Paul Samuelson Equilibrium Stability Definition

Another path was somewhat less formal, mathematically, but was still highly formal relative to Marshallian economics. This work had a major influence on the economics presented in economic texts.

Of the many economists involved in this formalization, Paul Samuelson is probably the best known. Born in 1915, Samuelson began graduate economics studies at Harvard in 1935 after acquiring a strong undergraduate background in mathematics. There he proceeded to publish significant articles applying mathematics to both micro- and macroeconomic theory. He received his Ph.D. in 1941 at the age of twenty-six, and by the time he was thirty-two had become a full professor at the Massachusetts Institute of Technology and the first recipient of the American Economic Association's John Bates Clark Award, which is given to economists under forty years of age who have made significant professional contributions. Samuelson later became the first American to receive the Nobel Prize in economics.

The sources of Samuelson's intellectual inspiration were Cournot, Jevons, Walras, Pareto, Edgeworth, and Fisher, all of whom contributed piecemeal applications of mathematics to economic theory. Using his mathematical back­ground, Samuelson extended their work and helped to lay the mathematical foundations of modern economic theory.

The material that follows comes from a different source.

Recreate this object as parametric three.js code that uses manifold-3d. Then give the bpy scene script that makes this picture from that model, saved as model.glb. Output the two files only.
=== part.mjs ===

Like Edgeworth, he had harsh words for Alfred Marshall, whose ambiguities, he said, "paralyzed the best brains in the Anglo-Saxon branch of our profession for three decades." He went on to say: I have come to feel that Marshall's dictum that "it seems doubtful whether any one spends his time well in reading lengthy translations of economic doctrines into mathematics, that have not been done by himself" should be exactly reversed. The laborious literary working over of essentially simple mathematical concepts such as is characteristic of much of modern economic theory is not only unrewarding from the standpoint of advancing science, but involves as well mental gymnastics of a peculiarly depraved type.

The direction Samuelson's contribution to economic theory would take is evident in his Ph.D. dissertation, completed in 1941 and published in 1947 as Foundations of Economic Analysis. A subtitle, "The Operational Significance of Economic Theory," was eliminated in the published edition, and the statement "Mathematics Is a Language" was added to its title page. The book undertakes to analyze mathematically the foundations of modern micro- and macro-economic theory. In the introductory chapter, Samuelson explains that his purpose is to work out the implications for economic theory of the following statement: "The existence of analogies between central features of various theories implies the existence of a general theory which underlies the particular theories and unifies them with respect to those essential features."

Equilibrium and Stability, Equilibrium Definition and Analysis

According to Samuelson, the theoretical structure that underlies and unifies the individual elements of micro- and macroeconomic theory rests on two very general hypotheses concerning the conditions, first, of equilibrium and second, of its stability. For problems of comparative statics, the conditions of equilibrium can be placed in the familiar maximization framework in which much of the previous work in microeconomic theory had been done. Samuelson illustrates the unity of this approach by working through the firm's minimization of costs and maximization of profits, the consumer's maximization of satisfaction, and welfare theory. Whereas previous economists had paid less attention to dynamic analysis, Samuelson demonstrates that once the dynamic properties of a system are specified, its stability can be assessed. Equilibrium and stability conditions thus emerge as the two-part structure underlying economic theory.

Although Samuelson's Foundations and his subsequent work have dealt almost exclusively with mathematical economic theory, he is sensitive to the relationship between mathematical economics and the process of economic research. He consistently attempts to formulate operationally meaningful, not merely elegant, theorems—in other words, to provide testable hypotheses useful in economic research. "By a meaningful theorem," he says, "I mean simply a hypothesis about empirical data which could conceivably be refuted, if only under ideal conditions."